• TASK PROMPT
Tally up the lines carrying the string "from" and respond with only the resulting number.

• THE INPUT
[start]
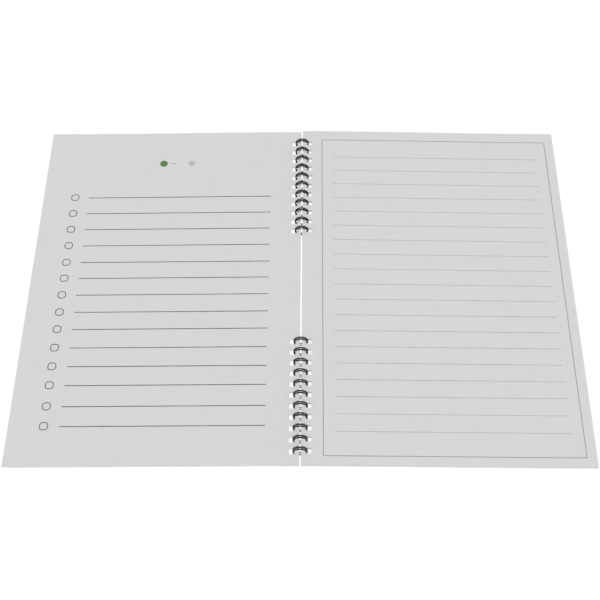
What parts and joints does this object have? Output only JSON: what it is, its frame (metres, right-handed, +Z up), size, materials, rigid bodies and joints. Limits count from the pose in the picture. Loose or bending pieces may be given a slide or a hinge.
[end]
[start]
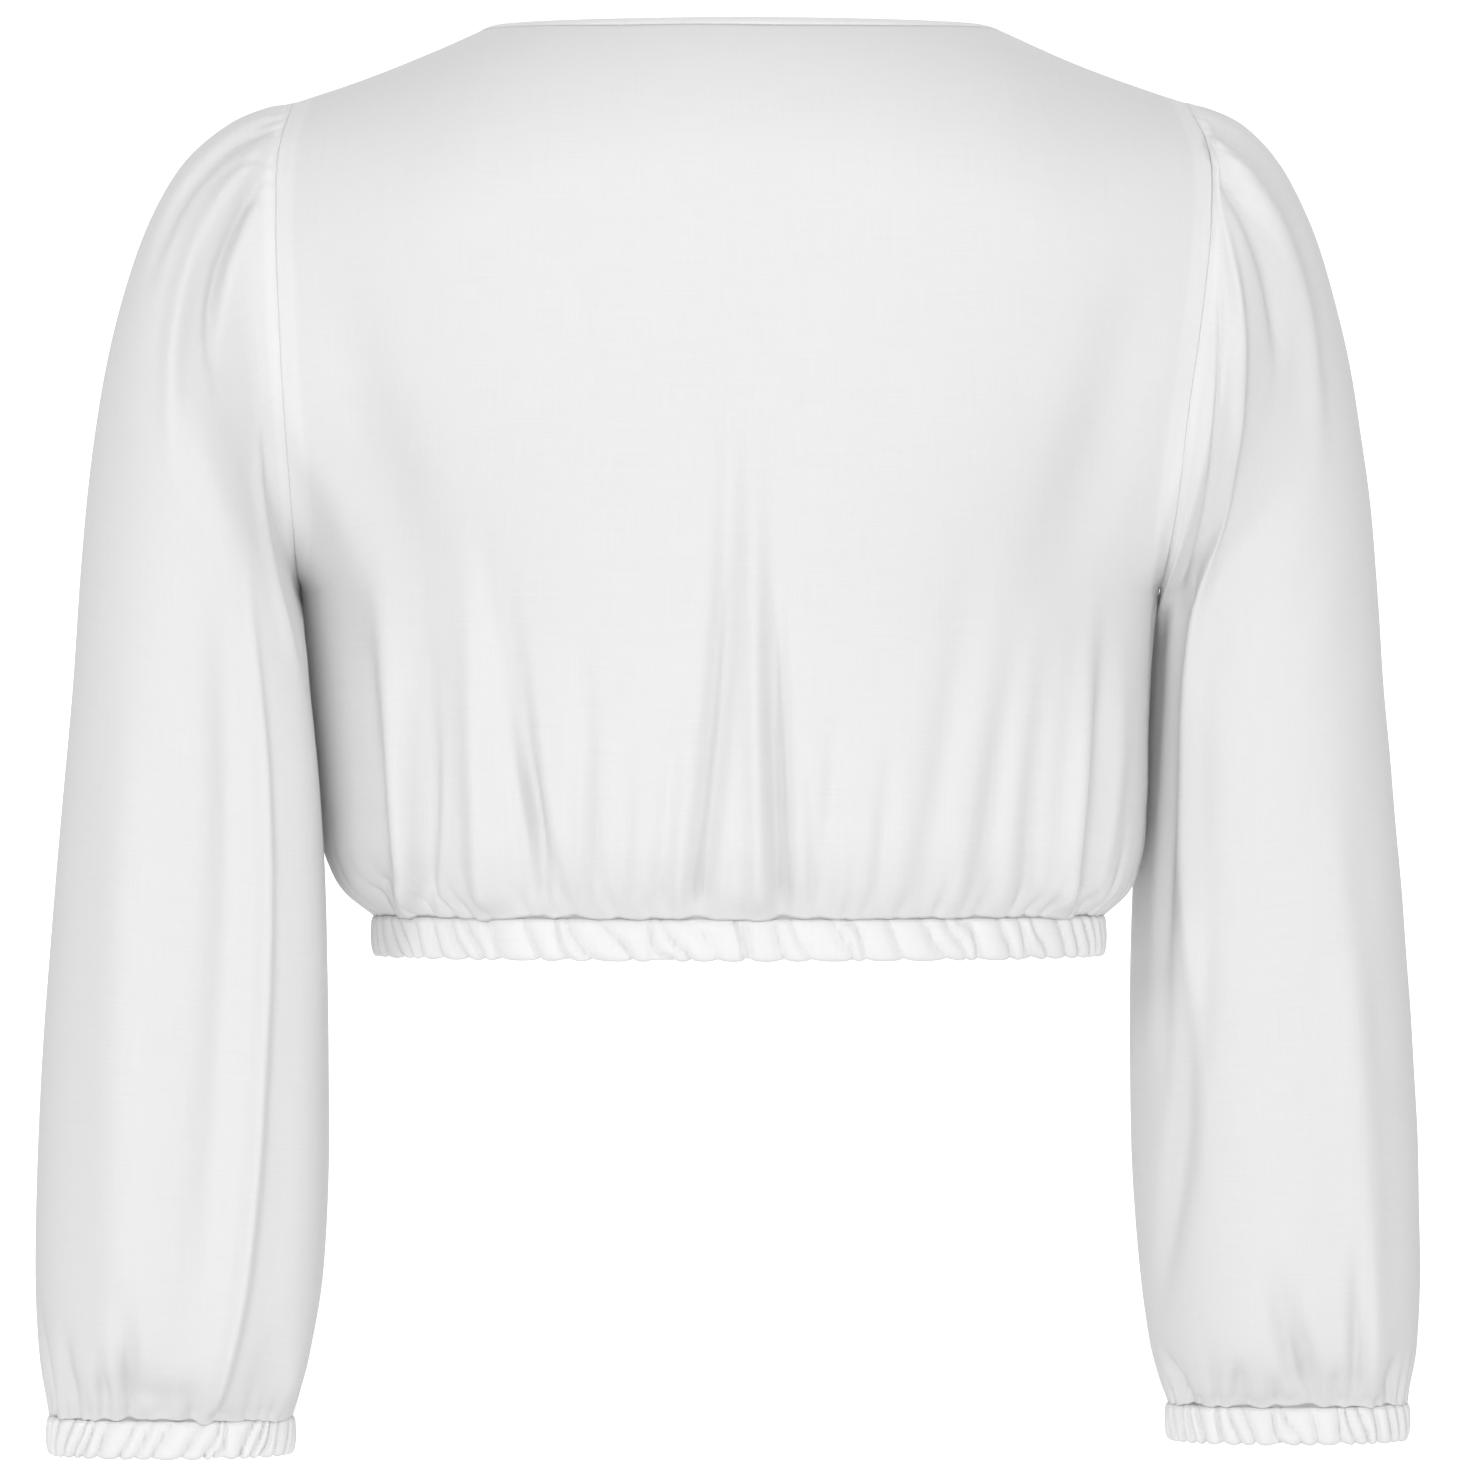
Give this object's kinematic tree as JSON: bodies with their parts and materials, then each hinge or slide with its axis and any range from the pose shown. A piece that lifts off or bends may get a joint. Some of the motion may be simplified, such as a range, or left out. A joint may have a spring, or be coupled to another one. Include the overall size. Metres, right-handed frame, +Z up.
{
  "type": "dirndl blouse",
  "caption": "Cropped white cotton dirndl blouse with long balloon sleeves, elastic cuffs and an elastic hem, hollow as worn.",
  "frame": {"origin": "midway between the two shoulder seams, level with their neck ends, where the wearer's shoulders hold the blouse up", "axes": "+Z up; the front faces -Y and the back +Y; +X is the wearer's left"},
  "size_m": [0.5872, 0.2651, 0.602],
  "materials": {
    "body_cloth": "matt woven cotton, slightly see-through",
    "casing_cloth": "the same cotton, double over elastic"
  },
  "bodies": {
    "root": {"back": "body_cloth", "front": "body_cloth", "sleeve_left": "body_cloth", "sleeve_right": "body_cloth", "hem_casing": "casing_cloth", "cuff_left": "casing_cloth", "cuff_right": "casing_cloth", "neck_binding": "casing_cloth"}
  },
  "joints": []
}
[end]
[start]
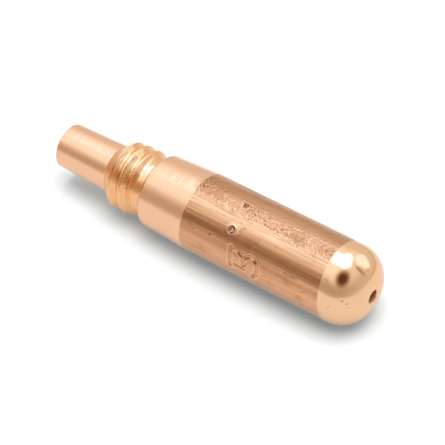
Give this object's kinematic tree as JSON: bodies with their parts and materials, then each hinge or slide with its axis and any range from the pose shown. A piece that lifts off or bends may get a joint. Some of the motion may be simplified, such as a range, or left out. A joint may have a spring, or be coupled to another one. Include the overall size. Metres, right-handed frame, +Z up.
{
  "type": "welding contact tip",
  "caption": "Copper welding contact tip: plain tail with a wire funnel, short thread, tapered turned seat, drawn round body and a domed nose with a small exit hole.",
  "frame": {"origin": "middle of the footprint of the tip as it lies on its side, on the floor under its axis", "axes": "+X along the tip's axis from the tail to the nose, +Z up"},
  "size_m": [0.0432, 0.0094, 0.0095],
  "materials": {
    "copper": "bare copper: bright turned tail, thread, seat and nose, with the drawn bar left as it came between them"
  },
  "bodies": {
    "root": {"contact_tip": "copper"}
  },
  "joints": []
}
[end]
• WRITTEN SOLUTION
4